YOUR INSTRUCTIONS
Beginning with the line that holds "List this object's", set down each line of the data below through the very last, exactly as given, and nothing beyond that.

MATERIAL FOR THIS TASK
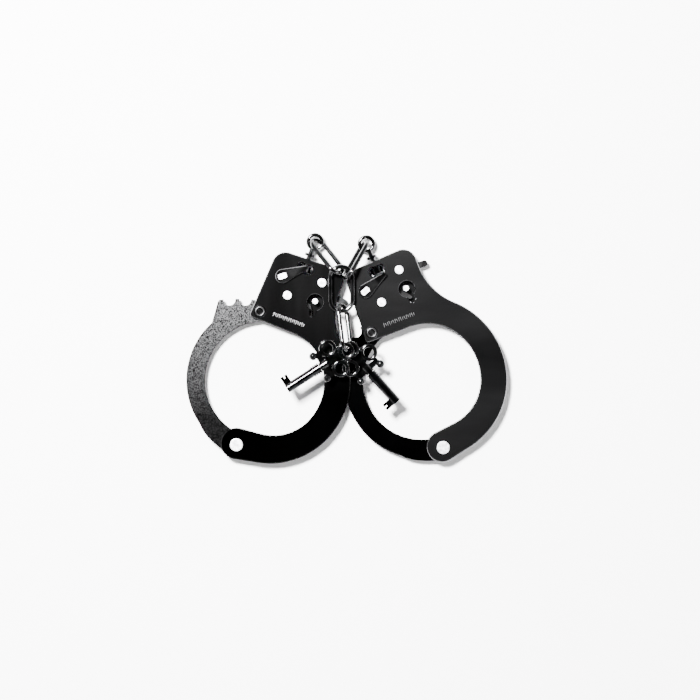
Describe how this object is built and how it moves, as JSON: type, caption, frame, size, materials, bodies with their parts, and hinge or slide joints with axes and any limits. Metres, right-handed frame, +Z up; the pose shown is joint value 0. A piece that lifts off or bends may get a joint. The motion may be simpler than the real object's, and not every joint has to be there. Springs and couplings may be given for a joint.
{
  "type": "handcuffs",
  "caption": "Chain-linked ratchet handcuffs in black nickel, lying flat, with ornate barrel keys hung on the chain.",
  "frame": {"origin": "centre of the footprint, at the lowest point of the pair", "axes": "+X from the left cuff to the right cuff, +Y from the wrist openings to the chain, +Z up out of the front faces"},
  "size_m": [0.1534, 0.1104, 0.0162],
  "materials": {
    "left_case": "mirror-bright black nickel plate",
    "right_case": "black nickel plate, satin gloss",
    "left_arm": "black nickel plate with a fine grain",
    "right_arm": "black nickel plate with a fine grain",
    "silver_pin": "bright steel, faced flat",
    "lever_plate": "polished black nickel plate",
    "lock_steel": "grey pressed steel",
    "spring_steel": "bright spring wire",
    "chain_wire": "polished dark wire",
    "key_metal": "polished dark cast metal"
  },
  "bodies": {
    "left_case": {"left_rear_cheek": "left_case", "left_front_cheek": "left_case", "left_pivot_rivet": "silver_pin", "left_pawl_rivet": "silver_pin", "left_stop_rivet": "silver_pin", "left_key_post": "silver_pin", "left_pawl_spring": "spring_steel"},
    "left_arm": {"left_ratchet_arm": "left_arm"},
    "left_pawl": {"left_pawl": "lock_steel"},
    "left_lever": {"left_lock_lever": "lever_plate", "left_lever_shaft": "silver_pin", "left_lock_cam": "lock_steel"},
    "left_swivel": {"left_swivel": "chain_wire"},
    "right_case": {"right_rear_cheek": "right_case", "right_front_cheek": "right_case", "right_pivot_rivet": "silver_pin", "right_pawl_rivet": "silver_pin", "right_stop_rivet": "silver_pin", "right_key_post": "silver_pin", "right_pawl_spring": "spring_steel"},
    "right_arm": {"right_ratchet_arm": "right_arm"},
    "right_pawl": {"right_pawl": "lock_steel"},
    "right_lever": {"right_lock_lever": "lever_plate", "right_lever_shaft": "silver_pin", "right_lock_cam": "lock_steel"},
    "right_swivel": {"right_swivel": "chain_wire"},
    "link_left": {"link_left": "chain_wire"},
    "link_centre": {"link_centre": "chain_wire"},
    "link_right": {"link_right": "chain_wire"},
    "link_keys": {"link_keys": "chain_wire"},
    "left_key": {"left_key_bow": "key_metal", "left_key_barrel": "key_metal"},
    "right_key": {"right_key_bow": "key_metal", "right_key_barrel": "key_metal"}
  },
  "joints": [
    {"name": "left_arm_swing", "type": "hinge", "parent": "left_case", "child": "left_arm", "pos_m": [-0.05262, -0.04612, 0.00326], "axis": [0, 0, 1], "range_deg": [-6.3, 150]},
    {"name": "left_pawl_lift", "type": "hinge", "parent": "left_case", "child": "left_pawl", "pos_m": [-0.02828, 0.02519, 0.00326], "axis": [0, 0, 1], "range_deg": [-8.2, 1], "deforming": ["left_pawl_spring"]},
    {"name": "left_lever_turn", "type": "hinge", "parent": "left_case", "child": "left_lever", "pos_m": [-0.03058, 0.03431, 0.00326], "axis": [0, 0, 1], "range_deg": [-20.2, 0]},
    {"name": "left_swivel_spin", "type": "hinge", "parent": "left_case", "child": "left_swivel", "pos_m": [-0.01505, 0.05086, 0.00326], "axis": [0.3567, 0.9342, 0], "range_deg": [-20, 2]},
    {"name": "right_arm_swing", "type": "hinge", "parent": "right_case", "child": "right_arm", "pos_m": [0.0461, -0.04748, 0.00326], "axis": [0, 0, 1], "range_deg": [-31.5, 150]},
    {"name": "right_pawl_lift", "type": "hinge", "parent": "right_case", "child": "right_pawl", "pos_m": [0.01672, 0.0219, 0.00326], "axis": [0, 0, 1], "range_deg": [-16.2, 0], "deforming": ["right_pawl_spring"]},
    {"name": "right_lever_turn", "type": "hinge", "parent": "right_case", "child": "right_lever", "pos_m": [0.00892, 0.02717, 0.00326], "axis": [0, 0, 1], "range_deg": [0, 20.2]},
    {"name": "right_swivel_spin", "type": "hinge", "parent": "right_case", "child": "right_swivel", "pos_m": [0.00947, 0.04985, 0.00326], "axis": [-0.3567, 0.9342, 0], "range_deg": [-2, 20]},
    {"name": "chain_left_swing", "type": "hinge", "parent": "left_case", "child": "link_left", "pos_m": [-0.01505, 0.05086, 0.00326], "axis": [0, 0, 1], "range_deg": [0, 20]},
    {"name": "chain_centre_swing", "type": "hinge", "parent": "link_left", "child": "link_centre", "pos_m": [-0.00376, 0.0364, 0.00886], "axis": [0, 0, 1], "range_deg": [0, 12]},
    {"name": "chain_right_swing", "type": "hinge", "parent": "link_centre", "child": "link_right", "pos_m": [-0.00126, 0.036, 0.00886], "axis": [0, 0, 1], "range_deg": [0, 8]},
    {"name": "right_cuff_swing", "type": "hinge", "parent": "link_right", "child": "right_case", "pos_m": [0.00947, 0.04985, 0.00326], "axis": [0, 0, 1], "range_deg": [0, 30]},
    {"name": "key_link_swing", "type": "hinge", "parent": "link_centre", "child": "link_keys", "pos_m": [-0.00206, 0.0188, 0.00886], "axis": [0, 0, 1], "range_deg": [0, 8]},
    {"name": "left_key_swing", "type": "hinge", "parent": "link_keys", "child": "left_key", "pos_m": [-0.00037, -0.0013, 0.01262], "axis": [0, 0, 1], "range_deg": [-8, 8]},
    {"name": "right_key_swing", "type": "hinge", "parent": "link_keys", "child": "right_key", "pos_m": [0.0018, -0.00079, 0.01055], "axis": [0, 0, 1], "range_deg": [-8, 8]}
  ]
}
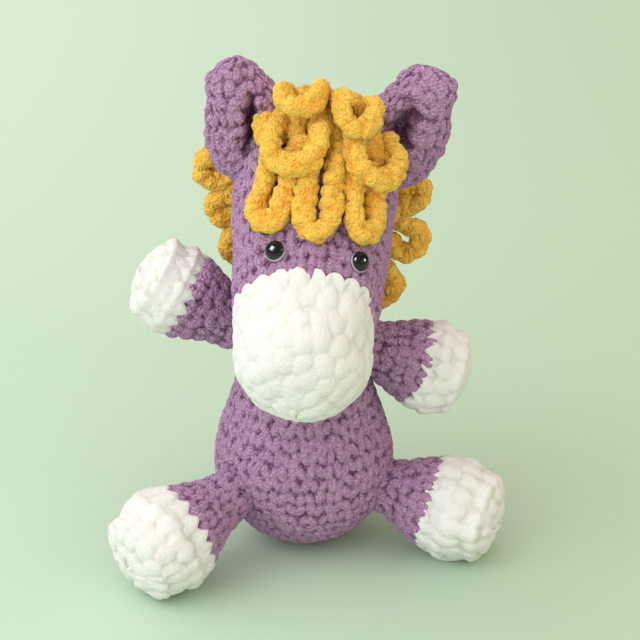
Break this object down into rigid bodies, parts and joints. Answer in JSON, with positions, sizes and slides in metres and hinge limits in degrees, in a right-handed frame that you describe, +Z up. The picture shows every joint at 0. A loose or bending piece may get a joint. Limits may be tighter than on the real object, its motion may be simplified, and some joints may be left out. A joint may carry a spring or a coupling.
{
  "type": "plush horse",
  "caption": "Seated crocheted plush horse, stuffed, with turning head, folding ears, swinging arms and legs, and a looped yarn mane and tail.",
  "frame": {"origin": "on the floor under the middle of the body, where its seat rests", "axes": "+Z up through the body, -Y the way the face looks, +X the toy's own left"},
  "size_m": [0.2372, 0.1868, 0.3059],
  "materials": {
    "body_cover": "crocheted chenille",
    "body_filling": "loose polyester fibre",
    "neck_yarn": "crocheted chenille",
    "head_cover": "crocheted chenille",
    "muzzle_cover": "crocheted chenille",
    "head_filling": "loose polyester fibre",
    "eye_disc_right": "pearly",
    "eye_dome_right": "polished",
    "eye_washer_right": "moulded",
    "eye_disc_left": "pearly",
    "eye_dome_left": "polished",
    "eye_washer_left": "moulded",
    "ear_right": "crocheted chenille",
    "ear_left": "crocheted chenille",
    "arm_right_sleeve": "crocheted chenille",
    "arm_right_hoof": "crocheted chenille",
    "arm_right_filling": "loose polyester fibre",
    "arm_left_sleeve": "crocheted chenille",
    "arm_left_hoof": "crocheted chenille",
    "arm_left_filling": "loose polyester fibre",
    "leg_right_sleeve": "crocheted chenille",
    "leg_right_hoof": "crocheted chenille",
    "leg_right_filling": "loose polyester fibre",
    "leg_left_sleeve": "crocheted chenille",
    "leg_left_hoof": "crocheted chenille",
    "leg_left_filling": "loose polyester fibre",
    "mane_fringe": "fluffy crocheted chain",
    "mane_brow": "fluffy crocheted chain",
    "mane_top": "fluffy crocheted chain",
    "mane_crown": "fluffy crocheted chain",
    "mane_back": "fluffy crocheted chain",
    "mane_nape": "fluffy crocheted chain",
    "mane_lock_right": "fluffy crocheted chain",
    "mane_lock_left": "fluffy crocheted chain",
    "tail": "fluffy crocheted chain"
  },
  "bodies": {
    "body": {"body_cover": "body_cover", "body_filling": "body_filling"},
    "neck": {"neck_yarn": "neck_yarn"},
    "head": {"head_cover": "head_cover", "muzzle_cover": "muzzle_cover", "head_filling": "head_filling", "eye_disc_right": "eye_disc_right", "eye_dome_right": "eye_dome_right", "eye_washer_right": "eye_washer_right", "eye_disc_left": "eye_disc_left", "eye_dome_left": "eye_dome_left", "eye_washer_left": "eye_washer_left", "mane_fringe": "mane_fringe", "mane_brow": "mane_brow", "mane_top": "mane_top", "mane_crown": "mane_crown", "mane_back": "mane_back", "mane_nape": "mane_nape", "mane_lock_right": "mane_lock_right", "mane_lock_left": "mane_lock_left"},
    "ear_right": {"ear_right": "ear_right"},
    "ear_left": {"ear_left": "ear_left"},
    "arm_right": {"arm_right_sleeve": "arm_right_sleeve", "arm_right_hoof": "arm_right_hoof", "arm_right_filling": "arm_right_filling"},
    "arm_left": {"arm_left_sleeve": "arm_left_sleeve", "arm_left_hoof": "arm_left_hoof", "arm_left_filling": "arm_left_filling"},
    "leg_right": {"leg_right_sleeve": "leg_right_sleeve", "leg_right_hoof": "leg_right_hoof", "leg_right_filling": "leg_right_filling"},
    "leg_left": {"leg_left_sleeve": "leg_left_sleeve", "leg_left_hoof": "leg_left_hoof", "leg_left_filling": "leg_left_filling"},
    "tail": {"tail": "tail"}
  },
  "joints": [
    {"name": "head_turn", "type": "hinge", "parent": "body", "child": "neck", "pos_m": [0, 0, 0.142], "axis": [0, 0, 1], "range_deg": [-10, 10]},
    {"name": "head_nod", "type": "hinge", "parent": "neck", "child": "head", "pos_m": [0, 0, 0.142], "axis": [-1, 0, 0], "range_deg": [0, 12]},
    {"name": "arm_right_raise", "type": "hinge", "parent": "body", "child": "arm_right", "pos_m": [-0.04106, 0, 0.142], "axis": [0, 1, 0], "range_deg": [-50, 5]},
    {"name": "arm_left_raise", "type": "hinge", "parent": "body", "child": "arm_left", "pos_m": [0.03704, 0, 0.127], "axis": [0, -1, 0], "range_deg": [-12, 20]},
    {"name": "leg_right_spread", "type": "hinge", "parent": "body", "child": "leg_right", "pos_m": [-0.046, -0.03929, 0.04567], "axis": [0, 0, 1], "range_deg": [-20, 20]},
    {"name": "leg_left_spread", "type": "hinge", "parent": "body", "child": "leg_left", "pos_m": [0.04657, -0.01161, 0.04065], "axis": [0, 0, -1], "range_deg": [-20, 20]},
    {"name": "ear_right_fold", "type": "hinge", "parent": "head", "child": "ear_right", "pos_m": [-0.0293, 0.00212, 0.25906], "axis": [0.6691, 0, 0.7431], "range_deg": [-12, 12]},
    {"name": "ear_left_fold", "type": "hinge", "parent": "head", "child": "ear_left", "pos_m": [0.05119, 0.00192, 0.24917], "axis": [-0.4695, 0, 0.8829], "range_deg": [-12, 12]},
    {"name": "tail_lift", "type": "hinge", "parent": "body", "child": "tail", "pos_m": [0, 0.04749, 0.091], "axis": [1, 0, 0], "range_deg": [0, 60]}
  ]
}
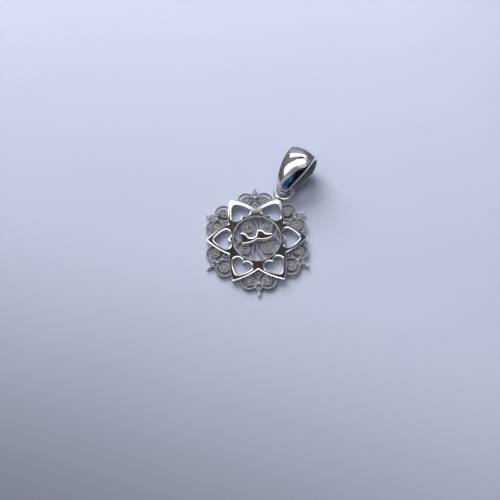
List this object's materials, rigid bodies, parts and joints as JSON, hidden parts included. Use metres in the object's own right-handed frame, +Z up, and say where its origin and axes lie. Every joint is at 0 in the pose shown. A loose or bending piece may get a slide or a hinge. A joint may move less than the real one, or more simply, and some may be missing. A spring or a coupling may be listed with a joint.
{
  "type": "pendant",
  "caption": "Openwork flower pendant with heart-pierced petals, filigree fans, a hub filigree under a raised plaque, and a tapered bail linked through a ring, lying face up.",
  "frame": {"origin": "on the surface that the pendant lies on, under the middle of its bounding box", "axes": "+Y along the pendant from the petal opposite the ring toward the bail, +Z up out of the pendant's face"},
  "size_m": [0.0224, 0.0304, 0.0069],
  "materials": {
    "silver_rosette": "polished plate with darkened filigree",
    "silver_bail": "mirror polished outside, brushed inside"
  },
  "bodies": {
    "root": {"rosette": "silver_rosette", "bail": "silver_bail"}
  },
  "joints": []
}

TASK ANSWER
List this object's materials, rigid bodies, parts and joints as JSON, hidden parts included. Use metres in the object's own right-handed frame, +Z up, and say where its origin and axes lie. Every joint is at 0 in the pose shown. A loose or bending piece may get a slide or a hinge. A joint may move less than the real one, or more simply, and some may be missing. A spring or a coupling may be listed with a joint.
{
  "type": "pendant",
  "caption": "Openwork flower pendant with heart-pierced petals, filigree fans, a hub filigree under a raised plaque, and a tapered bail linked through a ring, lying face up.",
  "frame": {"origin": "on the surface that the pendant lies on, under the middle of its bounding box", "axes": "+Y along the pendant from the petal opposite the ring toward the bail, +Z up out of the pendant's face"},
  "size_m": [0.0224, 0.0304, 0.0069],
  "materials": {
    "silver_rosette": "polished plate with darkened filigree",
    "silver_bail": "mirror polished outside, brushed inside"
  },
  "bodies": {
    "root": {"rosette": "silver_rosette", "bail": "silver_bail"}
  },
  "joints": []
}